In a year when municipal-bond investors can’t get enough high-yielding bonds, the Virgin Islands are an exception. The territory’s debt has gained 2.2 percent so far in 2016, compared with 2.8 percent for all municipal securities, S&P Dow Jones Indices data show. It would be the first time since 2011 its obligations have trailed the market.
Its securities are mostly in the lowest investment-grade tier, unlike Puerto Rico’s, which are deemed virtually certain to default. If the Virgin Islands issued pure general obligations, however, Fitch Ratings says it would rate them BB-, the third-highest junk rank.
“In terms of the debt load, on a per-capita basis, on an income basis, it’s high,” said Marcy Block, the Fitch analyst who tracks the Virgin Islands.
Aside from indebtedness, the Virgin Islands is grappling with similar economic and demographic trends as its beleaguered Caribbean counterpart.
The Virgin Islands’s real gross domestic product dropped in each of four years through 2014, according to data from the Bureau of Economic Analysis. Like Puerto Rico’s, its contraction has been exaggerated by migration as residents leave in search of jobs. The Virgin Islands’s population is down 10 percent from its 2008 peak, according to BEA data, and the unemployment rate is 11.1 percent.
The Department of Interior said in a September 2011 report that the Virgin Islands’s pension plan may be unable to pay what it promised by 2025, though a measure passed last year could delay that by a few years.
Mapp, who’s unaffiliated with a political party, said in his first budget message a year ago that the territory’s general-fund revenue hasn’t been enough to cover expenses for the past two decades. The island may end this year in deficit as well.

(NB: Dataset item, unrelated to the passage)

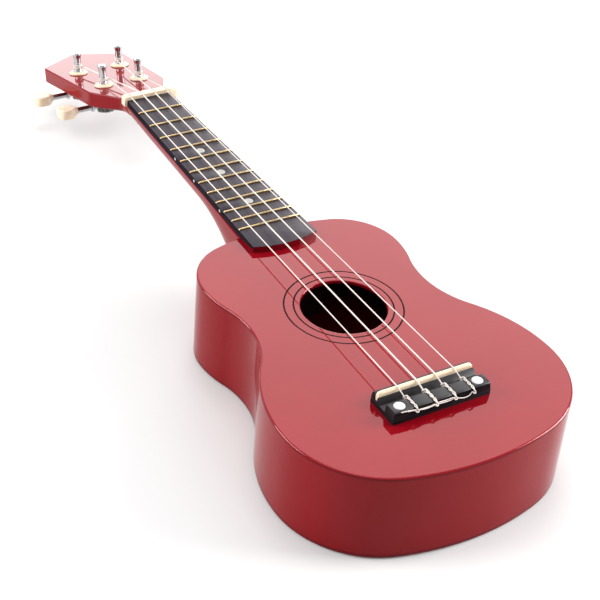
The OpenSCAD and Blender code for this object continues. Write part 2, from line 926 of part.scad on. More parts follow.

Yet he says the Virgin Islands “have no financial issues close to or mirroring those of Puerto Rico.”
“We’re in a precarious situation -- we have an enormous budget deficit and we’ve been struggling with that for quite some time,” Plaskett said. “Should we be using bonds for operating costs? I have always argued no, but it’s a necessity because Congress has not done its responsibility to give economic tools and support to the territories to be able to grow their own economies.”